XGBoost: uses gradient boosting instead of bootstrapping of decision trees. One of the best models for maximizing performance.
Performance slightly increased through the use of XGBoost.
We see that features surrounding region (zipcode and county) are more important now.
For the interest of my time and making this a concise report, I won’t be exploring how we can use these models for finding under-priced assests.

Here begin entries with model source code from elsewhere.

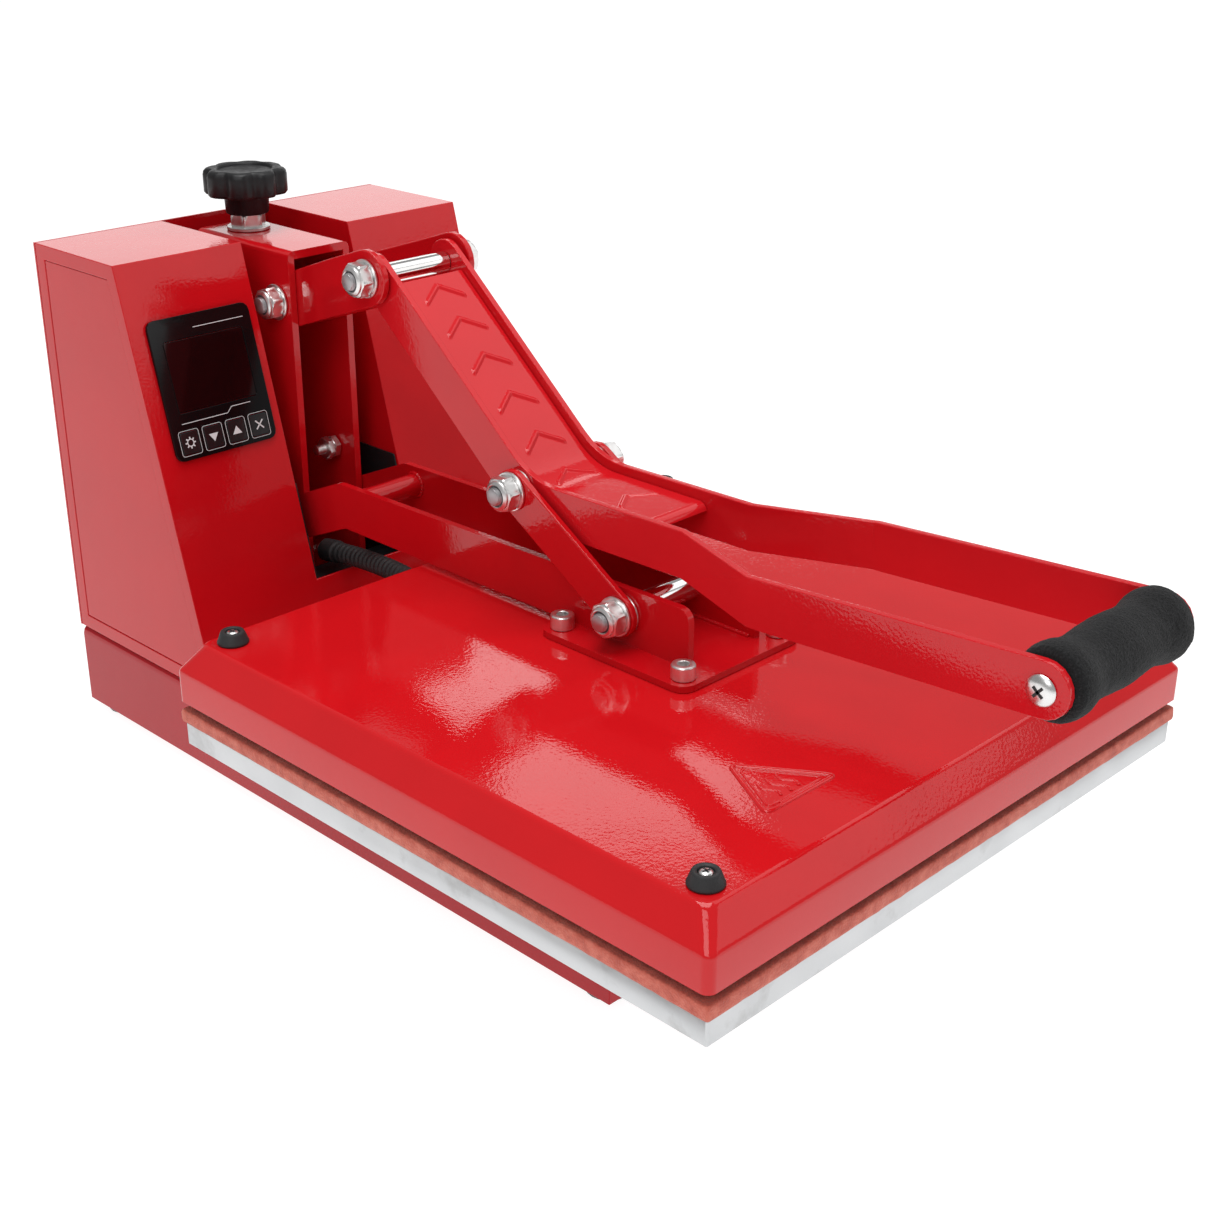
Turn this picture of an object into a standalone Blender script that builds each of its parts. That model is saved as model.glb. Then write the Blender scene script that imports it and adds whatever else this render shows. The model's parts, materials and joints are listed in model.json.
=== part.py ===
"""Clamshell heat press, 38 x 38 cm, closed.  Metres, +Z up, front of the press at -Y.

Everything is drawn about the middle of the platens, then moved back by ORIGIN_Y so that the
origin lies on the floor under the middle of the whole press.  Hinge A carries the upper platen,
pivot B joins its ears to the two links, pivot C joins the links to the lever, and the lever
turns about pivot D at the tip of the short bracket, which is bolted to the post at E.
"""
import math

import bmesh
import bpy
from mathutils import Vector

MM = 0.001
GAP = 0.3 * MM
ORIGIN_Y = 75.65 * MM

# Platens
PLATEN_HALF = 190 * MM
PLATEN_Z = (77 * MM, 90.2 * MM)
PAD_HALF = 192 * MM
PAD_Z = (90.5 * MM, 98.7 * MM)
HEAT_HALF = 186 * MM
HEAT_Z = (99 * MM, 111 * MM)
COVER_HALF = 192 * MM
COVER_TOP_HALF = 181 * MM
COVER_Z = (103.4 * MM, 123 * MM, 138 * MM)
COVER_SHEET = 1.5 * MM
INSULATION_Z = (111.3 * MM, 121 * MM)
BUMPER_AT = 169 * MM
CARRIER_Z = (138.3 * MM, 142 * MM)
SCREW_SPOTS = ((-37.5 * MM, 51.5 * MM), (37.5 * MM, 51.5 * MM),
               (-37.5 * MM, -36.5 * MM), (37.5 * MM, -36.5 * MM))

# Base, housing and post
BASE_X = 128 * MM
BASE_Y = (-73 * MM, 408 * MM)
BASE_Z = (6 * MM, 59 * MM)
SHEET = 1.5 * MM
TOWER_IN = 40 * MM
TOWER_TOP = 309 * MM
TOWER_FRONT_TOP_Y = 322.7 * MM
SLOPE_LEAN = 0.2661
SILL_Z = 106 * MM
FLANGE = 9 * MM
POST_X = (18.5 * MM, 23 * MM)
POST_Y = (300 * MM, 395 * MM)
POST_TOP = 303.6 * MM
STUD_AT = (319 * MM, 168 * MM)

# Linkage pivots, as (y, z)
PIVOT_A = (318 * MM, 128 * MM)
PIVOT_B = (14 * MM, 159.5 * MM)
PIVOT_C = (93.5 * MM, 208.5 * MM)
PIVOT_D = (211.5 * MM, 304.8 * MM)
PIVOT_E = (314 * MM, 271 * MM)
GRIP = (-247.5 * MM, 214 * MM)
CARRIER_ORIGIN = (0, *PIVOT_A)
LEVER_ORIGIN = (0, *PIVOT_D)
LEVER_PITCH = 40.3

BOLT_R = 5 * MM
HOLE_R = 5.3 * MM
SHAFT_R = 6 * MM
PLATE_IN = 24.2 * MM
PLATE_OUT = 28.2 * MM
LINK_IN = 30.4 * MM
LINK_OUT = 34.4 * MM
BRACKET_TIP_IN = 29.8 * MM
BRACKET_ROOT_IN = 14 * MM
BRACKET_SHEET = 4 * MM
ARM_SHIFT = 23.5 * MM
NUT_FLAT = 9 * MM
NUT_H = 10 * MM
WASHER_R = 11 * MM

# Pressure screw and knob
SCREW_Y = 371.5 * MM
SCREW_R = 6 * MM
KNOB_R = 26 * MM
FOOT_Z = 270.6 * MM

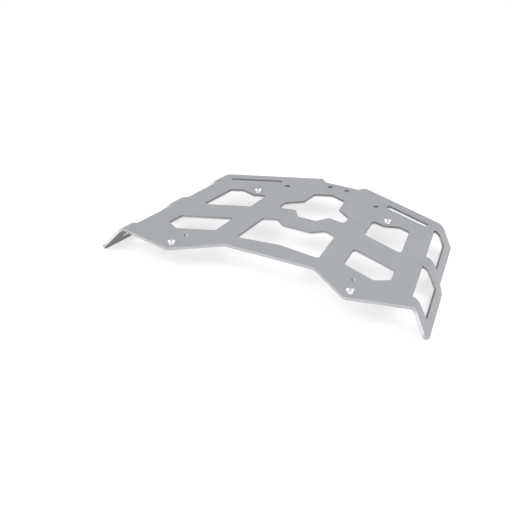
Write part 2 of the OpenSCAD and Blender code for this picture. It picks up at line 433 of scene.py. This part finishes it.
@dataclass(frozen=True)
class CutWall:
    """The upper band of the windows' and slots' walls: smooth and dark, painted shade."""

    name: str = "painted_shade_wall"
    light: Colour = (0.275, 0.279, 0.286)
    dark: Colour = (0.20, 0.203, 0.21)
    metal: float = 0.7
    rough: float = 0.34
    marks: Scale = (1500.0, 1500.0, 160.0)
    spots: float = 60.0
    mark_share: float = 0.6
    tone_low: float = 0.25
    tone_gain: float = 2.0
    uneven: float = 0.18
    relief: float = 0.2
    depth: float = 0.0001

    def make(self) -> bpy.types.Material:
        """Build the material, with fine marks across the sheet.

        Returns:
            The material.
        """
        f = NodeFinish(self.name)
        at = f.coordinates()
        marks = f.noise(f.stretched(at, self.marks), scale=1.0, rough=0.6)
        spots = f.noise(at, self.spots, detail=3.0)
        tone = marks * self.mark_share + spots * (1 - self.mark_share)
        mix = (tone - self.tone_low) * self.tone_gain
        f.set(
            Base_Color=f.blend(mix, self.dark, self.light),
            Metallic=self.metal,
            Roughness=(marks - NOISE_MEAN) * self.uneven + self.rough,
            Normal=f.bump(marks, self.relief, self.depth),
        )
        return f.material


@dataclass(frozen=True)
class CutRim(CutWall):
    """The outer cut edge, and the walls across the left side's windows: lighter than the face,
    painted light.
    """

    name: str = "painted_light_rim"
    light: Colour = (0.56, 0.565, 0.575)
    dark: Colour = (0.45, 0.455, 0.47)
    metal: float = 0.6
    rough: float = 0.36
    marks: Scale = (1800.0, 1800.0, 260.0)
    spots: float = 70.0
    mark_share: float = 0.5
    uneven: float = 0.2
    relief: float = 0.14
    depth: float = 0.00006


@dataclass(frozen=True)
class CrossWall(CutWall):
    """The upper band across the front windows, the right front fold window and the mouth: lighter
    than the other walls, painted light.
    """

    name: str = "painted_light_cross_wall"
    light: Colour = (0.41, 0.415, 0.425)
    dark: Colour = (0.31, 0.315, 0.325)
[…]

Despite the lack of data for the model, we were able to make a decent model that can predict the listing price of future houses in Atlanta. By using this model, we can find current listings and check if it should be priced much higher using our model, a potential way for investors to make profit. Additionally, we now have a general understanding of what features are important in determining house value depending on the model.
What Else To Explore?
The features provided in the dataset provides so much different directions that the project can be improved. Since the accuracy of my model completely failed, there are things that I am missing in my assumptions of the Atlanta housing market. The following are suggestions to improve the quality of the model, or potentially take another route when analyzing the data.
Research more about Georgia and Atlanta neighborhoods to understand the unique values of certain features so it can be implemented inside the model.
The use of clustering to find segmentation in the housing market (whether it would be by K-means), to include as a feature in our model, or to help house seekers find similar homes that they enjoy using these clusters.
The use of NLP to readily process the feature
description, whether to engineer new features to improve the model that was not captured by the features that were scraped.
Similar to Airbnb, use ML image recognition to identify extra features from photos that could not be captured initially.
Scrape and append extra features online that are potential factors to housing prices (like commute times to popular metro hubs or school quality for the nearby district). Since I did not use school district at all, the value of the quality of schools were never captured.
Optimize current models based on parameter tuning.